The Navigli canal district in Milan glowing at golden hour, lights reflecting on the water
Photo: Shutterstock

The Canals That Kept Milan Alive

The Naviglio Grande, Milan’s oldest surviving canal, was dug in 1179. Its original purpose was simple and enormous: to carry marble from the quarries of Candoglia in the Alps down to the plains where the Duomo was being built.

Over the following centuries, the network expanded. By the 16th century, Milan had over 150 kilometres of navigable waterways. Grain, wine, cattle, timber — everything the city needed arrived by water.

The canal network made Milan wealthy. It also made it complicated.

What Leonardo da Vinci Changed

In 1482, Leonardo arrived in Milan at the invitation of Ludovico Sforza, the city’s ruler. He came as an artist. He stayed as an engineer.

Among his many projects, Leonardo focused on improving the canal locks — the mechanisms that allow boats to move up and down between different water levels. He refined the mitre lock, a V-shaped gate design that redirects water pressure to hold enormous volumes with minimal force.

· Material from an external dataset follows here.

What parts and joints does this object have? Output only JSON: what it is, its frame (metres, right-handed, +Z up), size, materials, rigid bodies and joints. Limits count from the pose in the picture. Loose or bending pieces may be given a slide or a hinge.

It was a brilliant solution. Versions of his design are still used in canal locks around the world today.

His notebooks from this period are full of canal sketches and water studies. He wasn’t just solving a problem — he was imagining a transformed landscape.

If you enjoy stories of Renaissance engineering that outlasted empires, you might also like reading about how one man built the world’s largest dome and refused to explain how.

Why Most of the Canals Disappeared

By the early 20th century, Milan was expanding rapidly. The canals, once the city’s lifeblood, were now seen as obstacles to traffic and modern development.

Through the 1930s, most of the network was drained and covered over. The ring roads that surround Milan’s centre today follow the paths of those buried waterways.

You are, unknowingly, walking on top of Leonardo’s canals.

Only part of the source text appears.